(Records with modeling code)
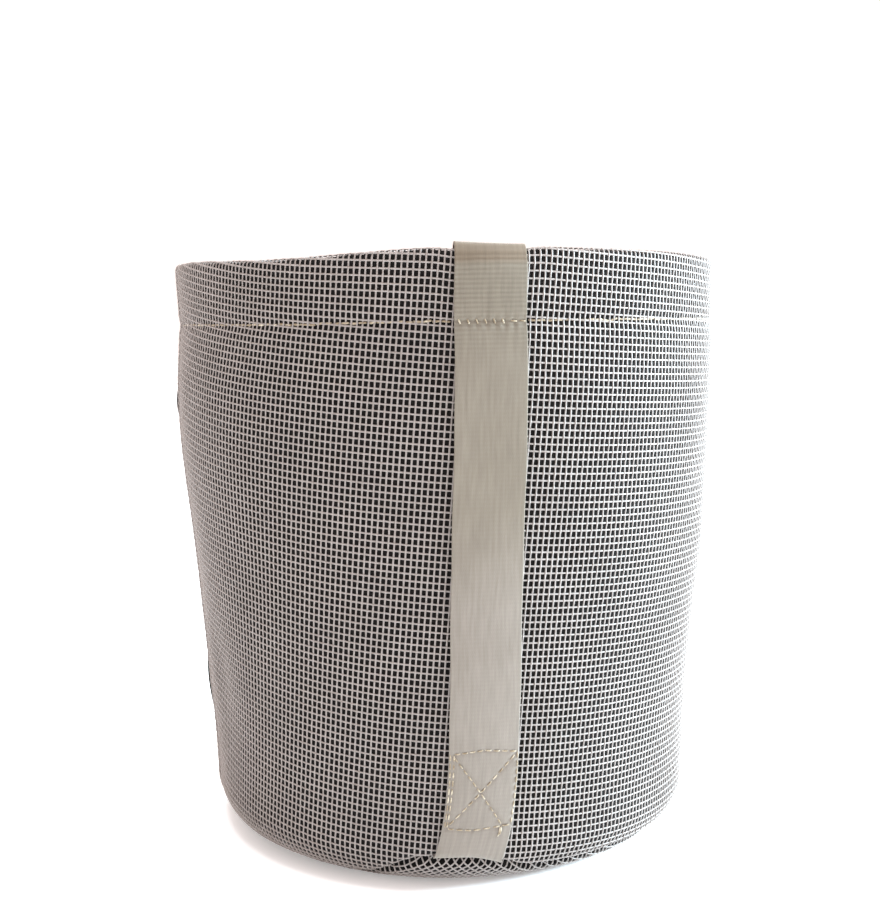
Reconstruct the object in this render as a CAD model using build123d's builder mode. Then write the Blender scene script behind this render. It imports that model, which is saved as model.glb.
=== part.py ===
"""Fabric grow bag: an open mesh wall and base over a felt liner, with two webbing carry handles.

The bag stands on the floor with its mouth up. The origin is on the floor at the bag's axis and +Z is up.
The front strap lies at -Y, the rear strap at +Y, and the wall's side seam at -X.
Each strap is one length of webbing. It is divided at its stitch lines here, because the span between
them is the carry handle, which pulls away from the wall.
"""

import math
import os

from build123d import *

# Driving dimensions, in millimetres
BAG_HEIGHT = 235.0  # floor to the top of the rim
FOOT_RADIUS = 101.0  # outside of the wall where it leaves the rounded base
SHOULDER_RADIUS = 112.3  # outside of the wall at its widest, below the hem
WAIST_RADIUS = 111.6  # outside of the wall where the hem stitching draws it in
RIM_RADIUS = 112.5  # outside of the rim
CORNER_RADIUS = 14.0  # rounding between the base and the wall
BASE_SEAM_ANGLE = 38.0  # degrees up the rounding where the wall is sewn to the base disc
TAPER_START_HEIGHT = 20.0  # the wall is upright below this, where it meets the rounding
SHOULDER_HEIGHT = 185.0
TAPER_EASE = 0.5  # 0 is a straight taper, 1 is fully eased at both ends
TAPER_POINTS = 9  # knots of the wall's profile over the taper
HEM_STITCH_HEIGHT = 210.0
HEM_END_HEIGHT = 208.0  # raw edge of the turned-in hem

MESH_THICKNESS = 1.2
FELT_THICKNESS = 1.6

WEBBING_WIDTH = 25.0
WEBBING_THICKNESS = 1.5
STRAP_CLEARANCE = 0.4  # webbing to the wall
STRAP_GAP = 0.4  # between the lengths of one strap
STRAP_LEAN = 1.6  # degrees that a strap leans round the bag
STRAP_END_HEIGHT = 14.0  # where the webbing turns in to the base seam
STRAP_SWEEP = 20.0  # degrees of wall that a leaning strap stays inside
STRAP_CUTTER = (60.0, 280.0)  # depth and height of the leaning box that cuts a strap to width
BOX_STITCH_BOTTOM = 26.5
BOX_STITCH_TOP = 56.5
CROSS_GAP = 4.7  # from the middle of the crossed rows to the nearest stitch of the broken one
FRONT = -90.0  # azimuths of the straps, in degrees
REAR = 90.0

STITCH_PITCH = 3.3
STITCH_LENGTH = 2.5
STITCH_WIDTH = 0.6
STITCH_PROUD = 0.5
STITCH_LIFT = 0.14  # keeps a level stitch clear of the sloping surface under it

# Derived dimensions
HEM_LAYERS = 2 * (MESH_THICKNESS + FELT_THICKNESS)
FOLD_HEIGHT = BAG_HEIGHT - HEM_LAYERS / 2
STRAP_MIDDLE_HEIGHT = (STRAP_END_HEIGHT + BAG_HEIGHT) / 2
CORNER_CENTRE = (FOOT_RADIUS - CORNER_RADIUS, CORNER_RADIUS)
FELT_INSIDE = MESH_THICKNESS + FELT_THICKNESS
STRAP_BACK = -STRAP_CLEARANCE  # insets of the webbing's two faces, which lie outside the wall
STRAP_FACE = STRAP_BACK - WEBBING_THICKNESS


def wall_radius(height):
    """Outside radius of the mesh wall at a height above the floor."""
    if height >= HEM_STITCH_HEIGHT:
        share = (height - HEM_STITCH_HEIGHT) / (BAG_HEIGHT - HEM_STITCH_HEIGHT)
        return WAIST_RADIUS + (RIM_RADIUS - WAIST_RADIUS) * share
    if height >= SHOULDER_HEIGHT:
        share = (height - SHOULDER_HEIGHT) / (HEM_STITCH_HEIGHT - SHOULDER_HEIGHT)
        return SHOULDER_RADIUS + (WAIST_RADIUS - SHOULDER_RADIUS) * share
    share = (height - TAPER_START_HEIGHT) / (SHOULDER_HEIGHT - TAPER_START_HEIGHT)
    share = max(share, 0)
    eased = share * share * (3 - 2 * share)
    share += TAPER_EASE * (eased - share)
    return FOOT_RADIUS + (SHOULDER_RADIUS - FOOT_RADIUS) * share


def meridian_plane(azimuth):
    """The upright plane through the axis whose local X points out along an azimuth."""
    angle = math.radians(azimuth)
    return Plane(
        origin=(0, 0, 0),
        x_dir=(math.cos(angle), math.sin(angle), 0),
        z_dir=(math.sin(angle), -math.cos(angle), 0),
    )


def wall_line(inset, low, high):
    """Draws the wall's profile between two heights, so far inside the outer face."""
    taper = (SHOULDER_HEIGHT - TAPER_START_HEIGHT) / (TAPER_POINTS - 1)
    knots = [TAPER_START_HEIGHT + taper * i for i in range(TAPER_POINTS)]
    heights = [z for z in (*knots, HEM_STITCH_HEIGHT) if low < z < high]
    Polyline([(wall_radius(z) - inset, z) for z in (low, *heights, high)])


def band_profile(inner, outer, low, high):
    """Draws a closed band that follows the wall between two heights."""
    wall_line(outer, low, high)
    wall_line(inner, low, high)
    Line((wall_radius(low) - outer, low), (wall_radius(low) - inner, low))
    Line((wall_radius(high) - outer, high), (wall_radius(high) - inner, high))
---
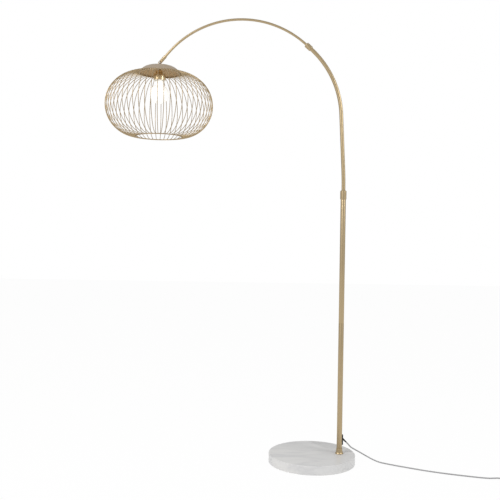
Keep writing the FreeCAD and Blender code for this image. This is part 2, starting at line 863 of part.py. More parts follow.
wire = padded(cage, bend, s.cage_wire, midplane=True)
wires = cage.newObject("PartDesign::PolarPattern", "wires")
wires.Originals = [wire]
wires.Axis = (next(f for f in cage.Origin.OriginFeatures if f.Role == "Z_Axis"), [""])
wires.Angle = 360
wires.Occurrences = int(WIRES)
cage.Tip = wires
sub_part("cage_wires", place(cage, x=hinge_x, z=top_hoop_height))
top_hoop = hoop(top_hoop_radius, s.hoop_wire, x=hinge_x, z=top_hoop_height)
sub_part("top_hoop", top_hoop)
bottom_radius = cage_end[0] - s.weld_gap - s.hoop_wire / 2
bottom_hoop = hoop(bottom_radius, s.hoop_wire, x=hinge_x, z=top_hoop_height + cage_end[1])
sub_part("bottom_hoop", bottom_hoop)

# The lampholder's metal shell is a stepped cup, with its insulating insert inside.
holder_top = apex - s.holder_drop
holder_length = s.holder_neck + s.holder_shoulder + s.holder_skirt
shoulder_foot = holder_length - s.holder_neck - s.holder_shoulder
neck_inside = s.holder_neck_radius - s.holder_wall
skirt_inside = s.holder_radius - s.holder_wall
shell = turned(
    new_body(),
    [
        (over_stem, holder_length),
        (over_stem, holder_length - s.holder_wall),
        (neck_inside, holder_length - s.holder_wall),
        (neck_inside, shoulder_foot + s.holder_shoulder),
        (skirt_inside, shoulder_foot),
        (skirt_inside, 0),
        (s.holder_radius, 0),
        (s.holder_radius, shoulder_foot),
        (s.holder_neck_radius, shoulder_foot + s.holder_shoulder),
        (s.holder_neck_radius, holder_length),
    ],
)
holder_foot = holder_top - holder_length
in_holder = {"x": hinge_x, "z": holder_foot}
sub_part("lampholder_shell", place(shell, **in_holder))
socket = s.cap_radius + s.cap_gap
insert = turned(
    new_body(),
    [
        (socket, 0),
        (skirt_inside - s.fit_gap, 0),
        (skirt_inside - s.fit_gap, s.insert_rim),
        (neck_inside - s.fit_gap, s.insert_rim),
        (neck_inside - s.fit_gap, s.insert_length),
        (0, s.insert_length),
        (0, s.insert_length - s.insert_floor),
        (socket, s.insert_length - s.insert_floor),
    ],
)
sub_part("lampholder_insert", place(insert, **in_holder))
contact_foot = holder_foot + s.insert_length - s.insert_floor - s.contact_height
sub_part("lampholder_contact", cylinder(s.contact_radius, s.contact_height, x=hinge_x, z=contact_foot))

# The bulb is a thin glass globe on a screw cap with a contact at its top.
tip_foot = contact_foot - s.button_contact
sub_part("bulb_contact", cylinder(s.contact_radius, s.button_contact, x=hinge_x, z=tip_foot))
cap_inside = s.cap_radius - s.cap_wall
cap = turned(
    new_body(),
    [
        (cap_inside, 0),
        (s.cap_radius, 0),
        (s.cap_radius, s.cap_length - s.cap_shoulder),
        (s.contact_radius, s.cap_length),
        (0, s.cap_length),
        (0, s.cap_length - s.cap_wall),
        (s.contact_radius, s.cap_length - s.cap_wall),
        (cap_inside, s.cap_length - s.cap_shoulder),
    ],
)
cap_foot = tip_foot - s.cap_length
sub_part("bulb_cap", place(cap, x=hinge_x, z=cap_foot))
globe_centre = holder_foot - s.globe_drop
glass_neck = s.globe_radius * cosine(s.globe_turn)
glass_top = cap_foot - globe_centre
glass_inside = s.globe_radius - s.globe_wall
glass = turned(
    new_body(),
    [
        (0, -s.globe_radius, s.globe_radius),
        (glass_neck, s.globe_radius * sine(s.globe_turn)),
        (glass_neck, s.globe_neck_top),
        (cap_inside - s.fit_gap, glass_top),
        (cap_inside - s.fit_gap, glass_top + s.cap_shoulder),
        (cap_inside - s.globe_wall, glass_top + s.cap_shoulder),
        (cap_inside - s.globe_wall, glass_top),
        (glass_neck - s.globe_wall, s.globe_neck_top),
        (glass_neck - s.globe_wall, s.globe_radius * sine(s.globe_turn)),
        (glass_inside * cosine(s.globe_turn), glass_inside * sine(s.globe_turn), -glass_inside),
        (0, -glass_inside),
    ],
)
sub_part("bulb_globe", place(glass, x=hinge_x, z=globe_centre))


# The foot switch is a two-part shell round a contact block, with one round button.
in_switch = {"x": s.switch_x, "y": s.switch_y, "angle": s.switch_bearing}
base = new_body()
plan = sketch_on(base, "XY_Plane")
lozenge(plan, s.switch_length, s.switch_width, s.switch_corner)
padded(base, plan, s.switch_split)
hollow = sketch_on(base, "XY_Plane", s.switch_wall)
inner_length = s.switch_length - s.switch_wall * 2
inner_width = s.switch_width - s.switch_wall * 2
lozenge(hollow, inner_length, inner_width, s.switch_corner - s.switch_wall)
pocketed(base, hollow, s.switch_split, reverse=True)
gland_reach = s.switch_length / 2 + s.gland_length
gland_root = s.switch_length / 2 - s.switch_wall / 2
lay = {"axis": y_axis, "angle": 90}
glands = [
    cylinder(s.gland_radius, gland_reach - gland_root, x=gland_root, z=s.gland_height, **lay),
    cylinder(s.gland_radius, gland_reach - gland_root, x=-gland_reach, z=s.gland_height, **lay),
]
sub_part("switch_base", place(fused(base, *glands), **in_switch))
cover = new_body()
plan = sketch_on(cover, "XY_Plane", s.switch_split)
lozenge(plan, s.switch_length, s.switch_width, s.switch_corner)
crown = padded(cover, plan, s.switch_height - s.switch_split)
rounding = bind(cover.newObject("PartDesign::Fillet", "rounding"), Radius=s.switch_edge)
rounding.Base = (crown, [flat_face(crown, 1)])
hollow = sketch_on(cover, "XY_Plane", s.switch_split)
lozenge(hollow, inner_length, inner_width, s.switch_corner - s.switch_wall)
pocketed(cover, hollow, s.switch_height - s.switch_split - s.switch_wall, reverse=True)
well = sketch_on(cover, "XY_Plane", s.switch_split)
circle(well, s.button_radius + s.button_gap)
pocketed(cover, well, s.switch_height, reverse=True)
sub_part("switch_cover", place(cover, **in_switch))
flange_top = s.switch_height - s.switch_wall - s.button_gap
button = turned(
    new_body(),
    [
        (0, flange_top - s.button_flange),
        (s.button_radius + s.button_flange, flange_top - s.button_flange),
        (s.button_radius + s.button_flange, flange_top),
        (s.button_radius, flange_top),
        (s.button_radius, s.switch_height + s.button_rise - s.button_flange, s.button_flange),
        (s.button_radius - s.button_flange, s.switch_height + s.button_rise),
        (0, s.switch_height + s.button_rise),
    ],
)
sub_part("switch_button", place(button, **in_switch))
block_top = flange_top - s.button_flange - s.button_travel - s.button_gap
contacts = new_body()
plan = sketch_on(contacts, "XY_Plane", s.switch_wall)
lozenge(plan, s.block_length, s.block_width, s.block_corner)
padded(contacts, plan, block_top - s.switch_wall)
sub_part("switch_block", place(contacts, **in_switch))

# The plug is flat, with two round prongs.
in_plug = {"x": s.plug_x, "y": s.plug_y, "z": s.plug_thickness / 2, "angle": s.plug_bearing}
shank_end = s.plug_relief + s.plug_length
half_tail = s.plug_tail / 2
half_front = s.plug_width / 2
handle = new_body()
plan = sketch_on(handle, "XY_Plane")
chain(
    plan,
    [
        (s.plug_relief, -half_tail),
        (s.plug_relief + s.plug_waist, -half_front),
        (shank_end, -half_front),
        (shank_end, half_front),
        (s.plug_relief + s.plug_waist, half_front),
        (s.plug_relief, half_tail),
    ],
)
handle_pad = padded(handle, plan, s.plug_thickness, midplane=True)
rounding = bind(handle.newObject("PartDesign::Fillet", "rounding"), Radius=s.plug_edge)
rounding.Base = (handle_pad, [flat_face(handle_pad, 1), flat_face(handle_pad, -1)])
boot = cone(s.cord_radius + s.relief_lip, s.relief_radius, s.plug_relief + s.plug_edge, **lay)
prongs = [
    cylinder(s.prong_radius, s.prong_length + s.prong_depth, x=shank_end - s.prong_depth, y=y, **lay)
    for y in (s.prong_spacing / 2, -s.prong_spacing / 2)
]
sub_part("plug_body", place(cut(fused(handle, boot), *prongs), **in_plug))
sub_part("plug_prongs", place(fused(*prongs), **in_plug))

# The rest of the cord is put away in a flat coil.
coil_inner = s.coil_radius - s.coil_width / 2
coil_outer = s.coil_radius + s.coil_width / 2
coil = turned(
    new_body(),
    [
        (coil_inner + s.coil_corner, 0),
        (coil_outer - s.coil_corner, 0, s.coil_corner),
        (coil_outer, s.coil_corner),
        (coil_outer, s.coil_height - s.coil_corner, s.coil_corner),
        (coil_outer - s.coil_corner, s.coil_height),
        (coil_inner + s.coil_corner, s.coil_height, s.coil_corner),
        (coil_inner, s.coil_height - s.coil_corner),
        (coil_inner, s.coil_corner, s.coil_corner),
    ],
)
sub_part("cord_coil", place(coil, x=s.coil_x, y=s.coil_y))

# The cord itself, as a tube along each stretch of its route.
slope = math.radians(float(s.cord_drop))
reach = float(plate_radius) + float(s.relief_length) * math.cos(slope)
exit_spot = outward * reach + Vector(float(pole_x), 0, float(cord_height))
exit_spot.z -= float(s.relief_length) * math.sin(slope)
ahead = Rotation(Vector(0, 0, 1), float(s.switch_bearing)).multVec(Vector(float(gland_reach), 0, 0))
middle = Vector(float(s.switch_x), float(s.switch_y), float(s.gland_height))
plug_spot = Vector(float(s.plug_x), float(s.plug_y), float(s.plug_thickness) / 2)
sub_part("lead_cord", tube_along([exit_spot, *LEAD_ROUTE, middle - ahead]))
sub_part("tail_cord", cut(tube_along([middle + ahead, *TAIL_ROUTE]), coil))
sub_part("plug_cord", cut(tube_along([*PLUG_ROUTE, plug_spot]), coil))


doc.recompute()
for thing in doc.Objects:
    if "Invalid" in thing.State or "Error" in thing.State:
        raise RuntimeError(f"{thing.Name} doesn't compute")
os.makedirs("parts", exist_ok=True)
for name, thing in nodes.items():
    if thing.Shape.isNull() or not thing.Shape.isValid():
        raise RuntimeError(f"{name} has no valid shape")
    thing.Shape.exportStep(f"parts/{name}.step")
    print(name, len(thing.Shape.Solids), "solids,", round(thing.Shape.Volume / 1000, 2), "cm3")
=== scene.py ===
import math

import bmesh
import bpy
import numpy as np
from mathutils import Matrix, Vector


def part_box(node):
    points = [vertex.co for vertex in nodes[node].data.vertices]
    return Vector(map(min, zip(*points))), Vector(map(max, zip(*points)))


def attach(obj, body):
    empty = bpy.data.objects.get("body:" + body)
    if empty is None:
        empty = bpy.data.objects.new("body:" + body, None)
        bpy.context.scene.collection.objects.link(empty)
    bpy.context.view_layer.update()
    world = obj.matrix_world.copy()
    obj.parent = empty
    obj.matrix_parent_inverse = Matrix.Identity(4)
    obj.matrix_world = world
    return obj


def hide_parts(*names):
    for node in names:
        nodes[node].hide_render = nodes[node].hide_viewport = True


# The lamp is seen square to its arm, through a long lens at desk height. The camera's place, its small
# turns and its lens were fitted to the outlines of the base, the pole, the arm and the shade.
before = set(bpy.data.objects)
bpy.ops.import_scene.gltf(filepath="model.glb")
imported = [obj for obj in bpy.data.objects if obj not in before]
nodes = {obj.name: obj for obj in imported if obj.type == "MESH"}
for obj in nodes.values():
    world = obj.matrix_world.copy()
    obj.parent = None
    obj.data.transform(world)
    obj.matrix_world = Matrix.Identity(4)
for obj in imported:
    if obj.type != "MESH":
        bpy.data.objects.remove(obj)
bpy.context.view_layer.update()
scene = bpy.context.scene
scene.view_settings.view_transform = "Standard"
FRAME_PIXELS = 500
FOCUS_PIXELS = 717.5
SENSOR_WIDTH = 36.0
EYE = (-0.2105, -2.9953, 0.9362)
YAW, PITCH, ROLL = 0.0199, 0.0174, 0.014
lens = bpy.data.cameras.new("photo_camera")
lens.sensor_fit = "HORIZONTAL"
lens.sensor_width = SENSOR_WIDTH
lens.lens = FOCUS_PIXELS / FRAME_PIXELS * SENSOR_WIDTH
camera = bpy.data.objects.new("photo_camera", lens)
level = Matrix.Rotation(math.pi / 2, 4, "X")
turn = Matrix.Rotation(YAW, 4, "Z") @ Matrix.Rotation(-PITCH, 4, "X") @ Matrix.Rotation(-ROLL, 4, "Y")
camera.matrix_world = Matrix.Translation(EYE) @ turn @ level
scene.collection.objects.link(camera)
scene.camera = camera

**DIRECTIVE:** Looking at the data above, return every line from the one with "doc.recompute()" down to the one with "# turns and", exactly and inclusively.

**SOLUTION TO THE PROBLEM:**
doc.recompute()
for thing in doc.Objects:
    if "Invalid" in thing.State or "Error" in thing.State:
        raise RuntimeError(f"{thing.Name} doesn't compute")
os.makedirs("parts", exist_ok=True)
for name, thing in nodes.items():
    if thing.Shape.isNull() or not thing.Shape.isValid():
        raise RuntimeError(f"{name} has no valid shape")
    thing.Shape.exportStep(f"parts/{name}.step")
    print(name, len(thing.Shape.Solids), "solids,", round(thing.Shape.Volume / 1000, 2), "cm3")
=== scene.py ===
import math

import bmesh
import bpy
import numpy as np
from mathutils import Matrix, Vector


def part_box(node):
    points = [vertex.co for vertex in nodes[node].data.vertices]
    return Vector(map(min, zip(*points))), Vector(map(max, zip(*points)))


def attach(obj, body):
    empty = bpy.data.objects.get("body:" + body)
    if empty is None:
        empty = bpy.data.objects.new("body:" + body, None)
        bpy.context.scene.collection.objects.link(empty)
    bpy.context.view_layer.update()
    world = obj.matrix_world.copy()
    obj.parent = empty
    obj.matrix_parent_inverse = Matrix.Identity(4)
    obj.matrix_world = world
    return obj


def hide_parts(*names):
    for node in names:
        nodes[node].hide_render = nodes[node].hide_viewport = True


# The lamp is seen square to its arm, through a long lens at desk height. The camera's place, its small
# turns and its lens were fitted to the outlines of the base, the pole, the arm and the shade.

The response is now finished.